▶ DATASET CONTENT
[BEGIN]

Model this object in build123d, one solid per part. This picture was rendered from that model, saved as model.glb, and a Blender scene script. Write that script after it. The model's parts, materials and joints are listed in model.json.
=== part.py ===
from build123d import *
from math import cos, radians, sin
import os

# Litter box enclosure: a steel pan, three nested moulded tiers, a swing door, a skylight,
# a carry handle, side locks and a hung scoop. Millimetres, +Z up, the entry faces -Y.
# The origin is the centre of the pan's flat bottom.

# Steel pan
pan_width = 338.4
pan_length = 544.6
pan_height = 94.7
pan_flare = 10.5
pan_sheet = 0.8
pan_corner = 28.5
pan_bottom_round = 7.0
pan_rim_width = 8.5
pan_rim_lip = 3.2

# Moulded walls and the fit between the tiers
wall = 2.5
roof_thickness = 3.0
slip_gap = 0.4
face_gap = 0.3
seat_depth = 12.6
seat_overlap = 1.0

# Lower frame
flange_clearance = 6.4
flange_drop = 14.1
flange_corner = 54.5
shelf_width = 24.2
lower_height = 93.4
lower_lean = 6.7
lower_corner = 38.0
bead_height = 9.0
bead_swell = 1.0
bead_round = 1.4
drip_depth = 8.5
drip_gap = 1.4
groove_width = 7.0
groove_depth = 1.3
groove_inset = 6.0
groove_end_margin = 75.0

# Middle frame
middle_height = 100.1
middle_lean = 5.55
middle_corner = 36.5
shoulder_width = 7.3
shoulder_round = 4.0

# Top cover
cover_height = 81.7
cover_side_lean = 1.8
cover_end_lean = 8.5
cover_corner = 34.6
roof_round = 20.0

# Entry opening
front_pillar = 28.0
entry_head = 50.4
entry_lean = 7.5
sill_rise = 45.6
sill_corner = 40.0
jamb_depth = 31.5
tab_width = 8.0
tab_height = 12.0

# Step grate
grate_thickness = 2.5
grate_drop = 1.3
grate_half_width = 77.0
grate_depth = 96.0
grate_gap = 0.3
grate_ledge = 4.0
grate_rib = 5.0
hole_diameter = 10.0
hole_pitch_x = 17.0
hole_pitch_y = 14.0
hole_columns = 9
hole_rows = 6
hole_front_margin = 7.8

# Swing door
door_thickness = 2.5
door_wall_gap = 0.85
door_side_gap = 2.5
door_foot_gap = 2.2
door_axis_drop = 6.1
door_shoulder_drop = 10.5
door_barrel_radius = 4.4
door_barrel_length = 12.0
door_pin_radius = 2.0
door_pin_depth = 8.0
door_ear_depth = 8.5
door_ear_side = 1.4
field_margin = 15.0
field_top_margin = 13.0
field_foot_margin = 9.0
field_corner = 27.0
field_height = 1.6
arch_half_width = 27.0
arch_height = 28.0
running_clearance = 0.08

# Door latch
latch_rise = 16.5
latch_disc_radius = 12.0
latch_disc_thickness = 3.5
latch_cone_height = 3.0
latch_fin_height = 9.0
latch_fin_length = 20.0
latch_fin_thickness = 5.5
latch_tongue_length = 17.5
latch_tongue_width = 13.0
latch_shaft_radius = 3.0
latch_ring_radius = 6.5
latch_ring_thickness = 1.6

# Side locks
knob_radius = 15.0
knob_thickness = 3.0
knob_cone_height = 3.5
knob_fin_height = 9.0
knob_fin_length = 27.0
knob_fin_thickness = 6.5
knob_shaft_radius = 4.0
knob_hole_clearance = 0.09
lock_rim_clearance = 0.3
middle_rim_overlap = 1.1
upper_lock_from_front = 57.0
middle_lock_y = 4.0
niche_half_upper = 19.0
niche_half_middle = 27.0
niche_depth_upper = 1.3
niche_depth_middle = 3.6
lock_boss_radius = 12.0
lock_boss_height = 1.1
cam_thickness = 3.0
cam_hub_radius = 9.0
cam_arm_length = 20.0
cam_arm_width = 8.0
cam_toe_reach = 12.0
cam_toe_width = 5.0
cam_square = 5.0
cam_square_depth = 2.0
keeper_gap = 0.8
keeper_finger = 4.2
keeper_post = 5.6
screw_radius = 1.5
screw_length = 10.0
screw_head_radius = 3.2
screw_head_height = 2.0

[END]

▶ PROBLEM REQUIREMENTS
Set down the lines above as they stand, starting with the first line and ending with the line that contains "hole_front_margin = 7.8".

▶ EXERCISE OUTPUT
Model this object in build123d, one solid per part. This picture was rendered from that model, saved as model.glb, and a Blender scene script. Write that script after it. The model's parts, materials and joints are listed in model.json.
=== part.py ===
from build123d import *
from math import cos, radians, sin
import os

# Litter box enclosure: a steel pan, three nested moulded tiers, a swing door, a skylight,
# a carry handle, side locks and a hung scoop. Millimetres, +Z up, the entry faces -Y.
# The origin is the centre of the pan's flat bottom.

# Steel pan
pan_width = 338.4
pan_length = 544.6
pan_height = 94.7
pan_flare = 10.5
pan_sheet = 0.8
pan_corner = 28.5
pan_bottom_round = 7.0
pan_rim_width = 8.5
pan_rim_lip = 3.2

# Moulded walls and the fit between the tiers
wall = 2.5
roof_thickness = 3.0
slip_gap = 0.4
face_gap = 0.3
seat_depth = 12.6
seat_overlap = 1.0

# Lower frame
flange_clearance = 6.4
flange_drop = 14.1
flange_corner = 54.5
shelf_width = 24.2
lower_height = 93.4
lower_lean = 6.7
lower_corner = 38.0
bead_height = 9.0
bead_swell = 1.0
bead_round = 1.4
drip_depth = 8.5
drip_gap = 1.4
groove_width = 7.0
groove_depth = 1.3
groove_inset = 6.0
groove_end_margin = 75.0

# Middle frame
middle_height = 100.1
middle_lean = 5.55
middle_corner = 36.5
shoulder_width = 7.3
shoulder_round = 4.0

# Top cover
cover_height = 81.7
cover_side_lean = 1.8
cover_end_lean = 8.5
cover_corner = 34.6
roof_round = 20.0

# Entry opening
front_pillar = 28.0
entry_head = 50.4
entry_lean = 7.5
sill_rise = 45.6
sill_corner = 40.0
jamb_depth = 31.5
tab_width = 8.0
tab_height = 12.0

# Step grate
grate_thickness = 2.5
grate_drop = 1.3
grate_half_width = 77.0
grate_depth = 96.0
grate_gap = 0.3
grate_ledge = 4.0
grate_rib = 5.0
hole_diameter = 10.0
hole_pitch_x = 17.0
hole_pitch_y = 14.0
hole_columns = 9
hole_rows = 6
hole_front_margin = 7.8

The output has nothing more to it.